My parents, although atheoagnostic, discourage my visiting your site ... they believe although it is okay to be an in-the-closet atheist, you should never tell anyone because they will burn you at the stake. I have tried telling them that I can defend whatever I believe in, but they are afraid "everyone at school" will hate me. Now, considering many of the people at my conservative private school, this might not be a bad thing. I'd like them off my back for the way I dress, just once (and I don't even TRY to get labeled "freak" ... it just happens as a side effect).

So anyway Bob, you are my beacon of light in a sea of ignorant, smelly darkness. You rejuvenate my atheism with a smile ever time I visit your site, and your fan mail shows me I'm not alone. Your intelligent ways of fending off hate mailers give me something to shoot for when I get attacked about my beliefs (unlike a lot of "harcore" atheists, I do not provoke, I only defend when provoked ... which is often. Once you are rumored to "hate God" in my school, it does not leave you alone). Keep working on your fabulous site, I know you've heard it all a million times, but it never hurts to get one more fan mail.

maladroitcomics.com ... shameless plug

Here are some new pictures, I recently got some uber-nifty contacts that I am not allowed to wear in school (uniforms, you know ... they fall into the category of "unusual adornment" ... just like everything else I wear ...). Keep up the good work, and thanks!

Im 14 i live in voorhees, new jersey, i've seen a lot of ur site, and even tho i dont agree with some of it, it's still good and my pics are attached

i duno i juss wanted to e mail u cuz ur kinda cute


Dearest Bobby,

Today I have stumbled across your site, and am greatly upset as it is better than mine. I enjoyed every aspect of it, especially your bald, red head.

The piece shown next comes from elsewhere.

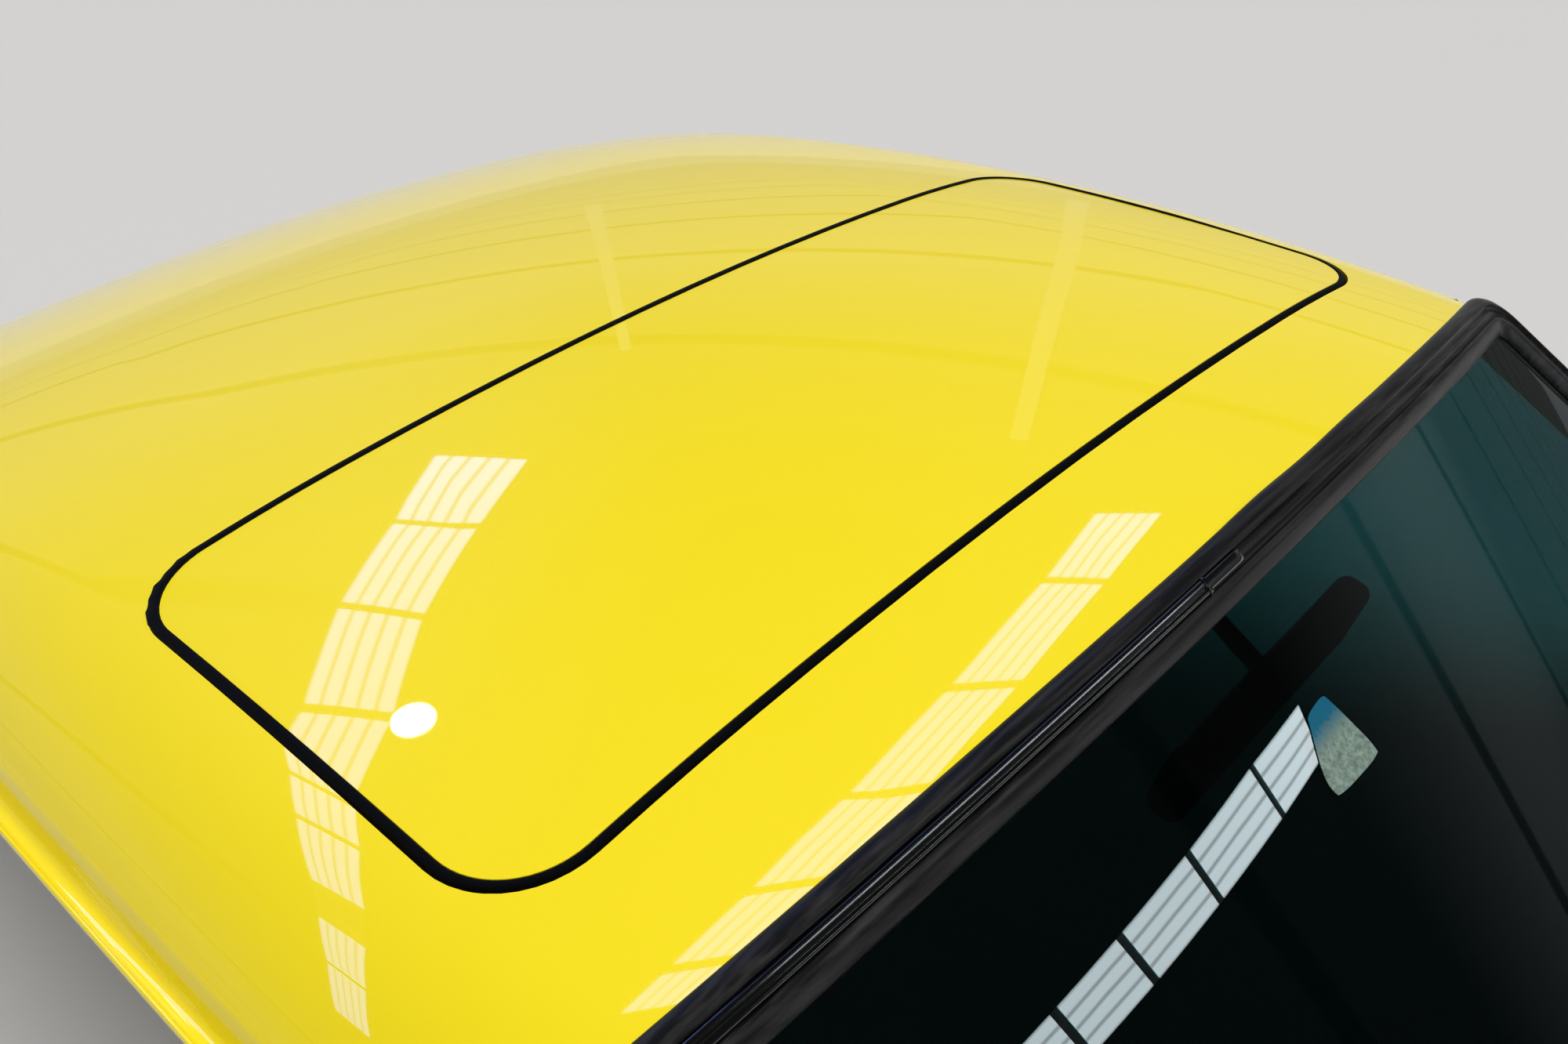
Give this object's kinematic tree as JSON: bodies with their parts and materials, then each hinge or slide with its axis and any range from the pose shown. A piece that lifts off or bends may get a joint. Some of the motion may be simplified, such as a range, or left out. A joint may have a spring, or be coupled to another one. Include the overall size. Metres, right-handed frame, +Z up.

The Super Chic page caught my eye, and I noticed that it doesn't say you have to be female to be one. Please note: I am not gay, but I am more feminine than most (tee hee). So... being as bored as I am i have decided to email you with my Super Chic info.

Super Style - I suppose, you could call me a glammy punky goth, but I don't like labels, as I am me and not some trendy impressionable teen that buys all their gear from Hot Topic. I make do with what I have. Magic Powers? Hmm... my semen tastes nutty, and I have the super power of perpetual boredom (yay!). On my cool-o-meter I am the coolest, all should bow down and worship the ground I defecate on. Well, I guess that's my feeble attempt at fame to be on your site.

hugs n' kisses

I figure I should introduce myself, I'm nads. I have nothing clever, interesting or witty to say. I was considering writing hate mail rather than fan mail, but I really enjoyed your site a lot. I REALLY enjoyed the satan's salvation part, and the jesus/god jokes are always fun.

Now I feel like I should kiss your ass (because you have such a cool website and fun sense of humor) but I'm really bad at it. Oh I just looooooove all the parts of your site, you must be a distant reletave of god or something to be that cool and thexay!!!! I don't deserve to be able

to live on the same earth as a being like you, I bow down to your supiorer wit and humor.

ps thats me in the picture in case you hadnt figured it out. I'd send a nudie pic, but not only do i not have one, but no one needs to see that. -

luv nads

I sent you fanmail a long time ago when i first discovered your site, upon revisiting i decided to write again. Its so great to see someone with opinions i agree with and with such a great sense of humor. If you were a bible thumping jesus freak and had the wit you do, you'd still be awesome.

Not only are you too fucking funny but you present in a manner thats intelligent enough for most people to appreciate.

I just read your review again for "Welcome Home Jellybean"-the first time i read it i linked everybody i knew to it because its so hysterical.

I know everyone is astounded by your opinions and they are great its refreshing to see someone else with them, but I'm more impressed by your unfailing humor.

Thanks so much again for making me smile and for being who you are. I love you!!!!!!!!

A person makes a page poking fun a Jesus and the Christians go nuts. Were they specifically put on this planet as entertainment?

Your web page is quite funny; I almost fell out of my chair reading the hate mail section. But I think the funniest part is all of the 'You will be condemned to hell, blah blah,' emails sent to you. I, myself, am pagan, so all of this has really got me laughing my ass off. Don't worry though. I'm praying for your soul, as well as all of this mis-guided (or at least confused) people who have flamed you. Praying to the Dark Goddess, the Father, as well as Asmodeus and Lucifer, that is. Someday Christians may even realize that Lucifer is the ruler of hell, not Satan. Look it up, you over-religous, under-educated zealous inquisitors; they're different entities.

Keep up the good work!

Subject: Your site fucking rocks!!!

Woo hoo!!!! Yay for being a lesbian and finding your site. Keeps me entertained when I'm not out buying new records (vinyl) or playing my drums. I love reading the hate mail you get. Some people are so stupid.

hehehe =D And all them damn Super Chics are HOT STUFF!!! Especially Elkie Cooper, Messy Stench and ROSI ACONITE is my fave! Her style is fucking awesome. You are fucking awesome!! [Image]Thats me on the right smiling becuz ur the best!